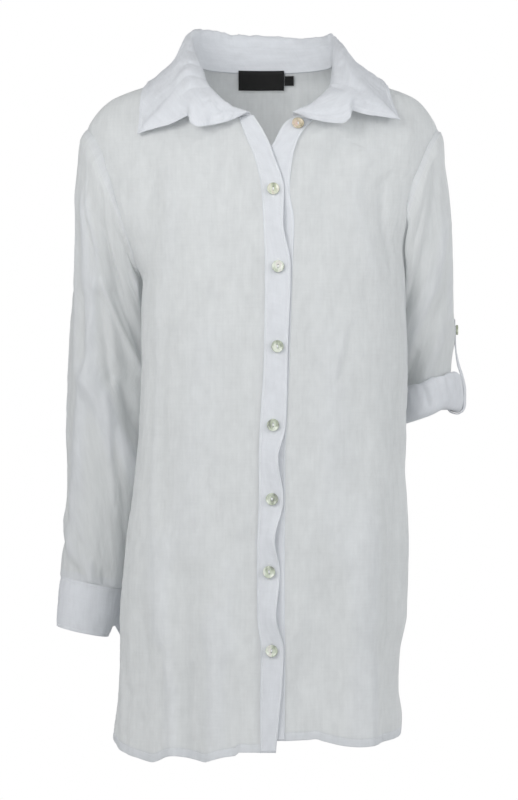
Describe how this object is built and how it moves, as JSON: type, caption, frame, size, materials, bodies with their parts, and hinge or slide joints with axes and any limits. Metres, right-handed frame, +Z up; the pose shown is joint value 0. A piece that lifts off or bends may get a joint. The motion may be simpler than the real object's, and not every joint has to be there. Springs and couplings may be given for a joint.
{
  "type": "linen shirt",
  "caption": "Long button-front linen shirt in hollow worn form, with a turned-down collar, one long cuffed sleeve and one sleeve rolled up under a strap.",
  "frame": {"origin": "midway between the neck ends of the two shoulder seams, where the worn shirt is held up", "axes": "+Z up along the worn shirt's length, front towards -Y, +X towards the wearer's left"},
  "size_m": [0.485, 0.2931, 0.8495],
  "materials": {
    "linen": "washed plain-weave linen, semi-sheer, matt",
    "shell": "mother-of-pearl shell, polished",
    "label": "black woven tape, bare"
  },
  "bodies": {
    "root": {"back": "linen", "front_right": "linen", "front_left": "linen", "placket_right": "linen", "placket_left": "linen", "collar_stand": "linen", "collar_leaf": "linen", "sleeve_right": "linen", "cuff_right": "linen", "sleeve_left": "linen", "roll_left": "linen", "tab_left": "linen", "neck_label": "label", "size_label": "label", "button_1": "shell", "button_2": "shell", "button_3": "shell", "button_4": "shell", "button_5": "shell", "button_6": "shell", "button_7": "shell", "button_neck": "shell", "button_tab_left": "shell"}
  },
  "joints": []
}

| To do |
Copy all of the data. Keep every word exactly as it is.

| Solution |
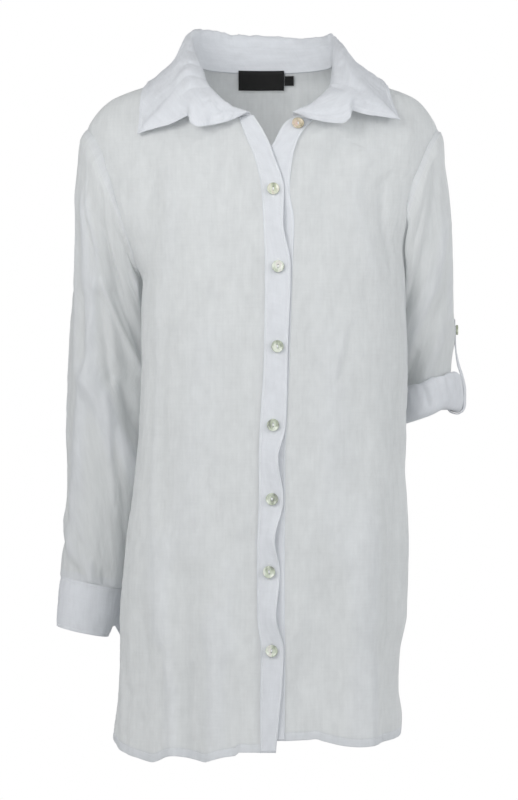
Describe how this object is built and how it moves, as JSON: type, caption, frame, size, materials, bodies with their parts, and hinge or slide joints with axes and any limits. Metres, right-handed frame, +Z up; the pose shown is joint value 0. A piece that lifts off or bends may get a joint. The motion may be simpler than the real object's, and not every joint has to be there. Springs and couplings may be given for a joint.
{
  "type": "linen shirt",
  "caption": "Long button-front linen shirt in hollow worn form, with a turned-down collar, one long cuffed sleeve and one sleeve rolled up under a strap.",
  "frame": {"origin": "midway between the neck ends of the two shoulder seams, where the worn shirt is held up", "axes": "+Z up along the worn shirt's length, front towards -Y, +X towards the wearer's left"},
  "size_m": [0.485, 0.2931, 0.8495],
  "materials": {
    "linen": "washed plain-weave linen, semi-sheer, matt",
    "shell": "mother-of-pearl shell, polished",
    "label": "black woven tape, bare"
  },
  "bodies": {
    "root": {"back": "linen", "front_right": "linen", "front_left": "linen", "placket_right": "linen", "placket_left": "linen", "collar_stand": "linen", "collar_leaf": "linen", "sleeve_right": "linen", "cuff_right": "linen", "sleeve_left": "linen", "roll_left": "linen", "tab_left": "linen", "neck_label": "label", "size_label": "label", "button_1": "shell", "button_2": "shell", "button_3": "shell", "button_4": "shell", "button_5": "shell", "button_6": "shell", "button_7": "shell", "button_neck": "shell", "button_tab_left": "shell"}
  },
  "joints": []
}